Um dos pontos altos é a sensação de que o tempo é um agente promovedor das várias camadas estruturais do livro. Um tempo realizado pelo poeta, que não deseja fugir dele:

na rua
alguma latência
que se tenta ocupar à força

a repetir os nomes

P.S.A.N.,47, líder comunitário – presente
F.G.P. dos S., 36, quilombola – presente
C. dos S. M., 40, sindicalista – presente
A. D. de S., 43, pedreiro – presente
M. F., 38, vereadora e feminista – presente               
    
A localização imediata de fatos de um Brasil contemporâneo é barro para a poesia de Diego Vinhas, que cresce dentro da construção do leitor através de um argumento proativo:

as mortes
únicas e iguais

presente

desse tempo esticado

ontem           amanhã
           hoje
não sei  
      
O poeta acaba por tocar em locais ainda sem resposta para a sociedade brasileira [o tempo guarda/comprova], mas acima de tudo ele registra em sua poesia um campo de reflexão humana sobre este tempo atual que ficará para as outras gerações, o que provoca um contributo valoroso que a poesia presta para o mundo. Estar vivo é tomar partido e acreditar em um caminho.

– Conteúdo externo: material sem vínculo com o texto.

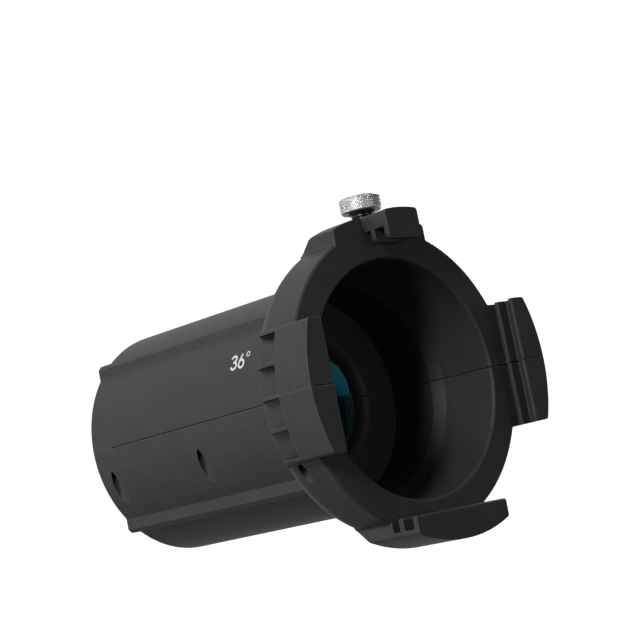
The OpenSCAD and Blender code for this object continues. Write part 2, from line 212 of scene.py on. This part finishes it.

A leitura de mundo aqui também se funde a toda uma bagagem literária trazida por Vinhas, o que intertextualiza com seus versos enquanto homenageia grandes referências, como Franz Kafka, Carlos Drummond de Andrade, Manuel Bandeira, Machado de Assis, a bíblia, Legião Urbana e outros. Arrisco-me a apontar para a maior de todas as referências presente, a própria literatura em seu alcance alegórico e representativo, quando o poeta, em seu desbaste à semântica lírica, resenha as consequências que carrega,  só poderia/ agora/ na ágora/ do corpo/ replicar com/ ódio, explicita um mecanismo de defesa que localiza a troca de dor, dor pela dor somos todos náufragos esperando o socorro, até que novamente o sol aconteça e a força do inevitável desconhecido dia reescreva tudo de novo. O poeta compreendeu sobre resistir, trigo para a transformação, é como ter o sol nos punhos fechados.